===== AVAILABLE DATA

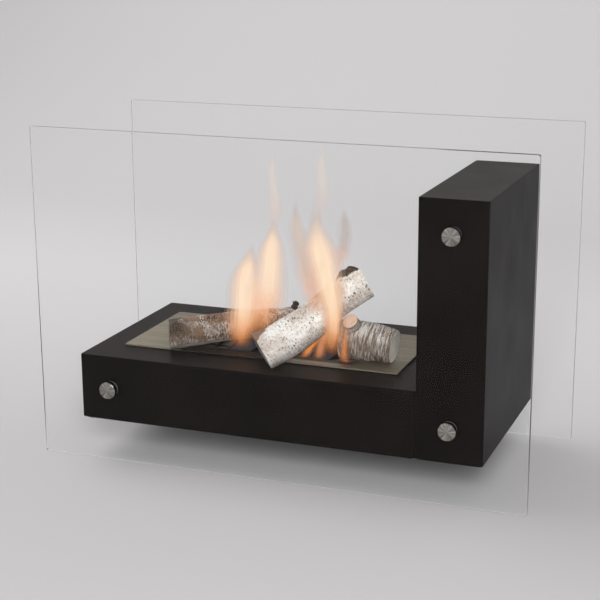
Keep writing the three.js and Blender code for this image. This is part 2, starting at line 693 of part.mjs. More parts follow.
// Crooked log that stands on the hearth and leans over the stub of the short log
function leaningLog() {
  const body = logSolid(LEANING_LOG_AXIS, LEANING_LOG_RADII, HEARTH_TOP, LEANING_LOG_SLANT);
  return piece('leaning_log', geometryOf(body), BIRCH);
}

// Short log with a sawn branch stub that carries the leaning log
function shortLog() {
  const body = logSolid(SHORT_LOG_AXIS, SHORT_LOG_RADII, TRAY_TOP, SQUARE_CUT);
  const stub = branchStub(STUB_ROOT, STUB_END, STUB_RADIUS, TRAY_TOP);
  return piece('short_log', geometryOf(body.add(stub)), BIRCH);
}

const fireplace = new THREE.Group();
fireplace.name = 'bioethanol_fireplace';
fireplace.add(pane('front_glass', -1));
fireplace.add(pane('rear_glass', 1));
for (const sideName of ['front', 'rear']) {
  for (const [spotName, spot] of Object.entries(FIXINGS)) {
    fireplace.add(fixing(sideName, spotName, spot));
  }
}
fireplace.add(hearthCasing());
fireplace.add(columnCasing());
fireplace.add(bottomCover('hearth_cover', BODY_LEFT, SEAM_X, HEARTH_SCREWS));
fireplace.add(bottomCover('column_cover', SEAM_X, BODY_RIGHT, COLUMN_SCREWS));
screwSpots(HEARTH_SCREWS).forEach((spot, index) => {
  fireplace.add(coverScrew(`hearth_cover_screw_${index + 1}`, spot));
});
screwSpots(COLUMN_SCREWS).forEach((spot, index) => {
  fireplace.add(coverScrew(`column_cover_screw_${index + 1}`, spot));
});
[-SEAM_BOLT_Y, SEAM_BOLT_Y].forEach((y, index) => {
  fireplace.add(seamBolt(`seam_bolt_${index + 1}`, y));
  fireplace.add(seamNut(`seam_nut_${index + 1}`, y));
});
fireplace.add(burnerTray());
fireplace.add(burnerSeal());
fireplace.add(openBox('overflow_pan', PAN_LENGTH, PAN_WIDTH, PAN_BOTTOM));
fireplace.add(openBox('fuel_tank', WELL_LENGTH + 2 * TANK_WALL, WELL_WIDTH + 2 * TANK_WALL, TANK_BOTTOM));
fireplace.add(fuelWool());
fireplace.add(woolGrid());
fireplace.add(shutterRail('shutter_rail_front', -1));
fireplace.add(shutterRail('shutter_rail_rear', 1));
fireplace.add(burnerDeck());
fireplace.add(shutter());
fireplace.add(longLog());
fireplace.add(leaningLog());
fireplace.add(shortLog());

export default fireplace;
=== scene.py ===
from math import atan2, cos, floor, pi, radians, sin

import bmesh
import bpy
from mathutils import Matrix, Vector, noise


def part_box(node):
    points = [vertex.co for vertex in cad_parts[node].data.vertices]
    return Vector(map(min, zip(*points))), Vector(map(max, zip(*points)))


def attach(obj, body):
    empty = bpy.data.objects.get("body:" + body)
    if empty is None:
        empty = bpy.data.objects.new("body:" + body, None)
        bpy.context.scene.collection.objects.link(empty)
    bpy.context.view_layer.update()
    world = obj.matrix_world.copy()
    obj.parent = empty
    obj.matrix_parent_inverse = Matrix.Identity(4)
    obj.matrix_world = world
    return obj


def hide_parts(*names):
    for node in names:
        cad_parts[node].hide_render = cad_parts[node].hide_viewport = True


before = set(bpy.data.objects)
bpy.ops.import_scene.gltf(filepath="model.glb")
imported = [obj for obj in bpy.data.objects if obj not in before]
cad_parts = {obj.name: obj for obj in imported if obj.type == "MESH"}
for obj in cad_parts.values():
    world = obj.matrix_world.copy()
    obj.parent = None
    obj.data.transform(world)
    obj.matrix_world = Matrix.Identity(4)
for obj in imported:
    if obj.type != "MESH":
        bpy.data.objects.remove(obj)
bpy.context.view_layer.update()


# ---------------------------------------------------------------------------
# Studio: a pale seamless sweep of painted board, a large soft light high at the left,
# a smaller one high before the right end, and the camera a little right of the front.
CAMERA_PLACE = (0.7486, -1.9873, 0.8056)
CAMERA_DOWN = 15.105
CAMERA_TURN = 19.872
CAMERA_LENS = 87.28
CAMERA_SHIFT = -0.05
SWEEP_WIDTH = 14.0
SWEEP_FRONT = -5.0
SWEEP_BACK = 3.2
SWEEP_RADIUS = 1.6
SWEEP_HEIGHT = 6.0
SWEEP_STEPS = 12
SWEEP_MOTTLE = 0.06
SWEEP_CLOUDS_PER_METRE = 2.0
SWEEP_NEAR_COLOUR = (0.57, 0.557, 0.574, 1.0)
SWEEP_FAR_COLOUR = (0.80, 0.785, 0.795, 1.0)
SWEEP_NEAR_REACH = (-0.5, 1.1)
SWEEP_ROUGHNESS = 0.8
SKY_COLOUR = (0.98, 0.98, 1.0)
SKY_STRENGTH = 0.39
LIT_POINT = Vector((0.0, 0.0, 0.2))
OVERHEAD = {"place": (-1.8, 0.5, 2.6), "size": (2.6, 2.2), "power": 33.0}
FRONT = {"place": (1.15, -3.0, 1.7), "size": (1.4, 1.4), "power": 92.0}
LIGHT_COLOUR = (1.0, 0.985, 0.965)


def feed(tree, socket, value):
    """Links another node's output to the socket, or sets its value."""
    if isinstance(value, bpy.types.NodeSocket):
        tree.links.new(value, socket)
    else:
        socket.default_value = value


def put(tree, kind, inputs=None, **settings):
    """Adds one shader node with its settings and inputs."""
    made = tree.nodes.new("ShaderNode" + kind)
    for name, value in settings.items():
        setattr(made, name, value)
    for name, value in (inputs or {}).items():
        feed(tree, made.inputs[name], value)
    return made


def new_finish(name, **constants):
    """Material with one Principled shader: returns it, its nodes, shader and Object coordinates."""
    finish = bpy.data.materials.new(name)
    finish.use_nodes = True
    tree = finish.node_tree
    tree.nodes.clear()
    out = put(tree, "OutputMaterial")
    shader = put(tree, "BsdfPrincipled")
    tree.links.new(shader.outputs["BSDF"], out.inputs["Surface"])
    for socket, value in constants.items():
        shader.inputs[socket.replace("_", " ")].default_value = value
    where = put(tree, "TexCoord").outputs["Object"]
    return finish, tree, shader, where


def noise_at(tree, where, scale, detail=3.0, roughness=0.5):
    """Soft cloudy noise from 0 to 1 at the given scale per metre."""
    inputs = {"Vector": where, "Scale": scale, "Detail": detail, "Roughness": roughness}
    return put(tree, "TexNoise", inputs).outputs["Fac"]


def ramp(tree, value, low, high, start=0.0, end=1.0):
    """Smooth step of a value: start below low, end above high."""
    inputs = {"Value": value, "From Min": low, "From Max": high, "To Min": start, "To Max": end}
    return put(tree, "MapRange", inputs, interpolation_type="SMOOTHSTEP").outputs["Result"]


def maths(tree, operation, first, second=0.0):
    """One arithmetic step between two values."""
    made = put(tree, "Math", operation=operation)
    feed(tree, made.inputs[0], first)
    feed(tree, made.inputs[1], second)
    return made.outputs["Value"]


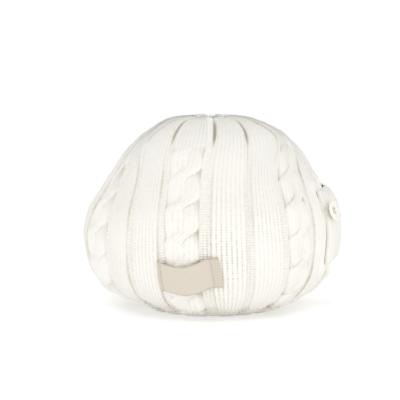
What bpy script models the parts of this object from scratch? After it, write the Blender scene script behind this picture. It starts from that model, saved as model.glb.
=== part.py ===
"""Knitted tea cosy: a hollow, dome-shaped cover in broad ribs and rope cables.

Two knitted panels meet in a seam on each side. On the left the seam opens into a pointed slit, on the
right into a long slot that a buttoned tab bridges. The ribs gather into pleats round a small hole on
top, and the cover stands on its hem. A bare woven label is sewn low on the front.

Z is up, the hem lies in the plane Z = 0, the slit is at -X, the slot at +X, and the front panel
faces -Y. Sizes below are in millimetres and degrees.
"""

import math

import bmesh
import bpy
import numpy as np

MM = 0.001

# Upright middle line of the dome: the tab makes the cover reach further on its side
AXIS_X = -1.6

# Outline of the cover from hem to top edge, measured over the crowns of the ribs
SECTIONS = (
    # radius, height
    (47.5, 0.0),
    (59.5, 5.3),
    (70.5, 13.3),
    (78.3, 23.0),
    (83.4, 38.0),
    (85.0, 54.0),
    (82.2, 69.0),
    (75.3, 80.0),
    (67.6, 91.0),
    (57.5, 105.0),
    (46.7, 114.6),
    (36.3, 120.0),
    (24.0, 124.2),
    (13.0, 125.6),
)

# Troughs between the ribs of one panel: azimuth from the panel's middle, at six heights
LINE_HEIGHTS = (0.0, 24.0, 75.0, 100.0, 114.0, 125.6)
RIB_LINES = (
    (-79.0, -78.0, -69.0, -76.0, -82.0, -84.0),
    (-57.0, -54.0, -53.0, -65.0, -74.0, -76.0),
    (-42.0, -39.0, -39.0, -47.0, -58.0, -66.0),
    (-25.0, -22.0, -23.0, -27.0, -31.0, -46.0),
    (3.0, -1.0, -2.0, -1.0, 2.0, 6.0),
    (21.0, 18.0, 17.0, 22.0, 29.0, 48.0),
    (37.0, 36.0, 34.0, 42.5, 61.0, 68.0),
    (52.0, 51.0, 51.0, 62.0, 75.0, 77.0),
    (70.0, 69.0, 69.0, 77.0, 84.0, 84.0),
)
# Ribs that are rope cables, and how far each rope lies from the middle of its rib
CABLES = {1: 0.0, 4: -1.3, 7: 0.0}

# Thickness of the knitting, and of the gathered layers under the top edge
WALL = 4.8
GATHER_WALL = 7.4
MOUTH_RADIUS = 43.0
TOP_HOLE_RADIUS = 10.6

# Troughs: depth, half width of the floor, and distance from the line at which the rib begins
TROUGH_DEPTH = 2.5
TROUGH_FLOOR = 2.0
TROUGH_TOP = 4.0
# Ribs narrower than this squeeze their troughs, whose depth stays under a share of the width
FULL_RIB = 14.0
DEPTH_SHARE = 0.42
# The least angle between a trough and the panel's edge
EDGE_BAND = 3.0
# The troughs deepen into pleats, and the ribs between them puff up, from one length to another
PLEAT_DEPTH = 5.0
PLEAT_START = 140.0
PLEAT_FULL = 160.0
RIB_PUFF = 0.45
PLEAT_PUFF = 2.0
EDGE_DROP = 0.5

# Slow swells: height, turns round the dome, and waves along the outline
SWELL = 0.35
SWELL_ROUND = 3.1
SWELL_ALONG, SWELL_BEAT, SWELL_SHIFT = 0.045, 0.031, 0.8

CABLE_FIRST, CABLE_PITCH, CABLE_CROSSING = 16.0, 20.3, 0.6
CABLE_SHARE = 0.76
CABLE_BASE = -1.6
CABLE_RISE = 4.2
CABLE_SINK = 3.4
CABLE_FLOOR = 0.6
STRAND_SWING = 0.5
STRAND_HALF = 0.55
# A cable grows out of plain stitches: their width beside it, and the lengths at both of its ends
CABLE_MARGIN, CABLE_FADE = 2.4, 2.0
CABLE_HEM, CABLE_LOW, CABLE_TOP = 2.0, 12.0, 144.0

SEAM_GAP = 0.3
SLIT_HALF, SLIT_LOW, SLIT_HIGH = 13.0, 20.0, 87.0
SLOT_HALF, SLOT_LOW, SLOT_HIGH = 7.5, 11.0, 98.0
SLOT_TAPER = 7.0
# Up to this length from the hem, the relief turns from level to square to the outline
HEM_TURN = 9.0

TAB_LOW, TAB_HIGH = 31.0, 80.5
TAB_FRONT, TAB_BACK = 62.0, 103.0
TAB_THICK, TAB_CLEAR = 2.1, 0.9
TAB_RIDGE, TAB_RIDGES = 0.2, 22.0
# The front edge draws back by this angle towards its two corners, along a steep power
TAB_CORNER, TAB_CORNER_POWER = 3.0, 4
# The tab pushes the panel in, takes off this share of its relief, and fades out past its edges
TAB_PRESS, PRESS_SHARE, PRESS_FADE = 1.4, 0.8, 6.0

LABEL_TOP, LABEL_DROP = 41.6, 18.6
LABEL_THICK = 1.0
LABEL_ACROSS = (
    # azimuth, height of the inner face over the crowns
    (-23.3, 1.0),
    (-17.5, 2.8),
    (-12.0, 3.9),
    (-6.5, 3.0),
    (-1.5, 0.9),
    (2.4, 1.3),
)
# The top edge bulges and sags over this share of the width, and its free end rises
LABEL_BULGE, LABEL_SAG, LABEL_SOFT, LABEL_RISE = 1.6, 2.4, 0.8, 3.0
# The free end leans outwards by this angle towards its lower corner
LABEL_LEAN = 2.4

BUTTON_AZIMUTH, BUTTON_HEIGHT = 65.8, 66.4
BUTTON_RADIUS, BUTTON_THICK = 6.5, 2.8
BUTTON_HOLE, BUTTON_HOLE_PITCH = 0.85, 2.6
BUTTON_PROFILE = (
    # share of the radius, share of the thickness
    (0.0, 0.0),
    (0.7, 0.0),
    (1.0, 0.35),
    (1.0, 0.75),
    (0.92, 1.0),
    (0.8, 1.0),
    (0.66, 0.72),
    (0.0, 0.66),
)

# Cutter of the space inside: its ends, and how it clears the mouth and the hole on top
CUTTER_LOW, CUTTER_HIGH = -6.0, 140.0
MOUTH_CLEAR, MOUTH_LIP, TOP_CLEAR, TOP_LIP = 1.5, 1.2, 1.0, 0.6

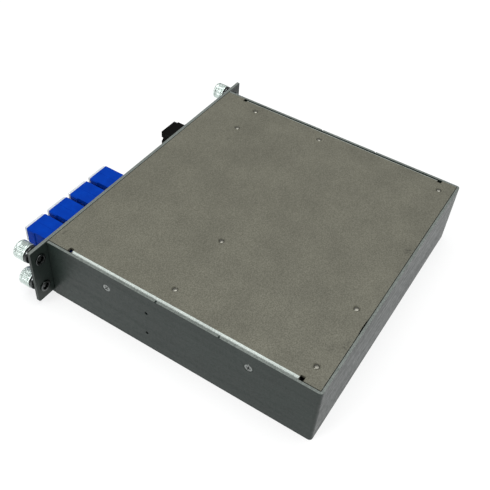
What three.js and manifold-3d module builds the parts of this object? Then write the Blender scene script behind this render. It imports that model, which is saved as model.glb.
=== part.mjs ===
// Fiber termination box: a sheet-metal module with duplex and multifibre adapters on its
// front panel, captive thumbscrews on its two ears, and the fan-out harnesses inside.
// Millimetres. X runs across the front panel, Y from front to back, Z up.
// The origin is the middle of the base tray's underside.
import * as THREE from "three";
import { mergeVertices } from "three/addons/utils/BufferGeometryUtils.js";
import Module from "manifold-3d";

const wasm = await Module();
wasm.setup();

// ---------------------------------------------------------------- driving dimensions

const GAP = 0.3; // air kept between pieces that touch

const BODY_WIDTH = 150;
const BODY_DEPTH = 140;
const BODY_HEIGHT = 34.5;
const SHEET = 1.2; // tray and cover
const CORNER_RADIUS = 1.6; // bends between the tray's walls

const PANEL_THICKNESS = 1.5;
const PANEL_WIDTH = 170.4; // across both ears
const EAR_BOTTOM = 2.6; // the ears stop short of the resting face
const EAR_CHAMFER = 1;
const FRONT_LIP = 3; // upturned front edge of the tray

const COVER_FLANGE_BOTTOM = 20;
const COVER_FLANGE_FRONT = 13.4; // from the body's front plane
const COVER_FLANGE_REAR = 128.6;
const NOTCH_SIZE = 2.2; // bend relief between flange and flat edge
const STUD_RADIUS = 1.25;
const STUD_LENGTH = 6;

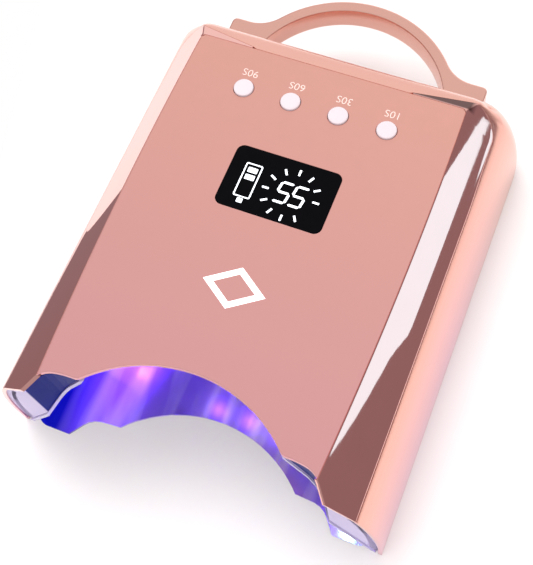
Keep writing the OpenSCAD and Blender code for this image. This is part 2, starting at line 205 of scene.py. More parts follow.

==========

Reproduce, exactly as written, the stretch of lines whose first line is the one with "PAN_LENGTH, PAN_WIDTH, PAN_BOTTOM));" and whose last line is the one with "bpy.data.objects.remove(obj)".

- _TASK OUTPUT_
fireplace.add(openBox('overflow_pan', PAN_LENGTH, PAN_WIDTH, PAN_BOTTOM));
fireplace.add(openBox('fuel_tank', WELL_LENGTH + 2 * TANK_WALL, WELL_WIDTH + 2 * TANK_WALL, TANK_BOTTOM));
fireplace.add(fuelWool());
fireplace.add(woolGrid());
fireplace.add(shutterRail('shutter_rail_front', -1));
fireplace.add(shutterRail('shutter_rail_rear', 1));
fireplace.add(burnerDeck());
fireplace.add(shutter());
fireplace.add(longLog());
fireplace.add(leaningLog());
fireplace.add(shortLog());

export default fireplace;
=== scene.py ===
from math import atan2, cos, floor, pi, radians, sin

import bmesh
import bpy
from mathutils import Matrix, Vector, noise


def part_box(node):
    points = [vertex.co for vertex in cad_parts[node].data.vertices]
    return Vector(map(min, zip(*points))), Vector(map(max, zip(*points)))


def attach(obj, body):
    empty = bpy.data.objects.get("body:" + body)
    if empty is None:
        empty = bpy.data.objects.new("body:" + body, None)
        bpy.context.scene.collection.objects.link(empty)
    bpy.context.view_layer.update()
    world = obj.matrix_world.copy()
    obj.parent = empty
    obj.matrix_parent_inverse = Matrix.Identity(4)
    obj.matrix_world = world
    return obj


def hide_parts(*names):
    for node in names:
        cad_parts[node].hide_render = cad_parts[node].hide_viewport = True


before = set(bpy.data.objects)
bpy.ops.import_scene.gltf(filepath="model.glb")
imported = [obj for obj in bpy.data.objects if obj not in before]
cad_parts = {obj.name: obj for obj in imported if obj.type == "MESH"}
for obj in cad_parts.values():
    world = obj.matrix_world.copy()
    obj.parent = None
    obj.data.transform(world)
    obj.matrix_world = Matrix.Identity(4)
for obj in imported:
    if obj.type != "MESH":
        bpy.data.objects.remove(obj)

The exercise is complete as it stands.